= SUPPLIED DATA =
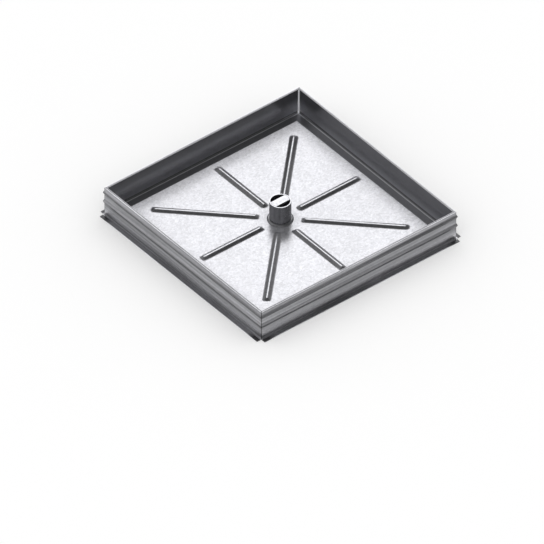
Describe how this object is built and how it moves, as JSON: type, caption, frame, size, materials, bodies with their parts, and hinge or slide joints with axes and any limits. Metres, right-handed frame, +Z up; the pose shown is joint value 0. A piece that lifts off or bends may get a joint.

...

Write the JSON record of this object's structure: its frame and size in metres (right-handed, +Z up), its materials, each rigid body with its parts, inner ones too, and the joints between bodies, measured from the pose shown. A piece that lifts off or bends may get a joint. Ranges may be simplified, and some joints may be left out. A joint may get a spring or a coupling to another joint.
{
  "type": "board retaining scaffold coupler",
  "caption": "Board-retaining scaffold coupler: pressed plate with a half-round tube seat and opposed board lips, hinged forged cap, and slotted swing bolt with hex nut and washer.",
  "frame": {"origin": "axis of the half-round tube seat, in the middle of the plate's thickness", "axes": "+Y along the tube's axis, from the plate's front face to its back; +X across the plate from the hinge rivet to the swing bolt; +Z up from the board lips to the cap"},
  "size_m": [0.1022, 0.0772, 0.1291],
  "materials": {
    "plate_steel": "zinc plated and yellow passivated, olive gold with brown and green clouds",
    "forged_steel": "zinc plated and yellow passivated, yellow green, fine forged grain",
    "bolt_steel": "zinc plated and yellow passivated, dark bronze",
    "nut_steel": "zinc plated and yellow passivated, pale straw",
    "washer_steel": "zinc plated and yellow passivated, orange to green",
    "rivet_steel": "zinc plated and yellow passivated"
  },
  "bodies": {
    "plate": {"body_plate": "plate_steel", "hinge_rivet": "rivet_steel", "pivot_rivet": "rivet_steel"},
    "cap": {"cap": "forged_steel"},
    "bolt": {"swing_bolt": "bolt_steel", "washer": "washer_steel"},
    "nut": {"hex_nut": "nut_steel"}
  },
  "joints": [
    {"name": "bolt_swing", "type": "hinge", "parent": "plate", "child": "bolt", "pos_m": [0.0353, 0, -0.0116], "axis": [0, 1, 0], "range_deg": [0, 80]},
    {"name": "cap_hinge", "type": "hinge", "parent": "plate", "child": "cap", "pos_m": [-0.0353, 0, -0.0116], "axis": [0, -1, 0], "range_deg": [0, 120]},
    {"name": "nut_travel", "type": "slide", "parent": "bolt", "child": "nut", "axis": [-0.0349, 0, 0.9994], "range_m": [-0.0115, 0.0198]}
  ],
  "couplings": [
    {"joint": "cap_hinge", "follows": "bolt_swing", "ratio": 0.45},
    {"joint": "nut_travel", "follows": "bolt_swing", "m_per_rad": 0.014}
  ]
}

...

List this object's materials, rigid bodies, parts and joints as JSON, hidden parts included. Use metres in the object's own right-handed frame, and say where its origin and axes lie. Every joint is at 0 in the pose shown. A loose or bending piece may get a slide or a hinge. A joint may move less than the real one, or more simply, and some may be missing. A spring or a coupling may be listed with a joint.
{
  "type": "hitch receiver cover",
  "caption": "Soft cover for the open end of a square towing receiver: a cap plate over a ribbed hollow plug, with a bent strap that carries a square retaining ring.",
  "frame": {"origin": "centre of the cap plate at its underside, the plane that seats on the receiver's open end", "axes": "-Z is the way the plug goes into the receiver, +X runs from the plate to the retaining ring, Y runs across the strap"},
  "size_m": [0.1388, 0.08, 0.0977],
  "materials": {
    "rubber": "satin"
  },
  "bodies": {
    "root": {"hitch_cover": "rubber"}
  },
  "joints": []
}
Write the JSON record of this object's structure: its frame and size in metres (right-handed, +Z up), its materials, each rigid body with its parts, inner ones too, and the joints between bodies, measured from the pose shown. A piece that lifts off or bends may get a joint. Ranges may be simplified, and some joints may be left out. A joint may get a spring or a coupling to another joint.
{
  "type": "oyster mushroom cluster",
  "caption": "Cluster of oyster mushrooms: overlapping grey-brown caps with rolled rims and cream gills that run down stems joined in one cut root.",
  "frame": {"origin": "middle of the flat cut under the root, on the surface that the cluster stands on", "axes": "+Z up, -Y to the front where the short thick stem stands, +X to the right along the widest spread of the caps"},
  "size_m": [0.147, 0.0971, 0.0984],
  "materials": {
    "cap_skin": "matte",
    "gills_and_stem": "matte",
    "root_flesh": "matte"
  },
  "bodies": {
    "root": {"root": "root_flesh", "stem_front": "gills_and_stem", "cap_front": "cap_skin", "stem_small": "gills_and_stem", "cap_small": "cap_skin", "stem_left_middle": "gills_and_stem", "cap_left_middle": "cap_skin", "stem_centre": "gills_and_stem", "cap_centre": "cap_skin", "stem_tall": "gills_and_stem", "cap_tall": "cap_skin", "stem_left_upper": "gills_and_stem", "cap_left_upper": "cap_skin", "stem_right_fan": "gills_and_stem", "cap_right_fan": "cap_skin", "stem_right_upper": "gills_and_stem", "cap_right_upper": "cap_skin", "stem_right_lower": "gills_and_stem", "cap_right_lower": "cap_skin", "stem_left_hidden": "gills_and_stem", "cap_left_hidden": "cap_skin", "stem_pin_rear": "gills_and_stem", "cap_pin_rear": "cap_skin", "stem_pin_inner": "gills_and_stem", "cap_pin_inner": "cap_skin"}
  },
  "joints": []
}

= GOAL =
Looking at the records above, say how many lines hold the string "joints". Write nothing but the number.

= SOLVED EXERCISE =
7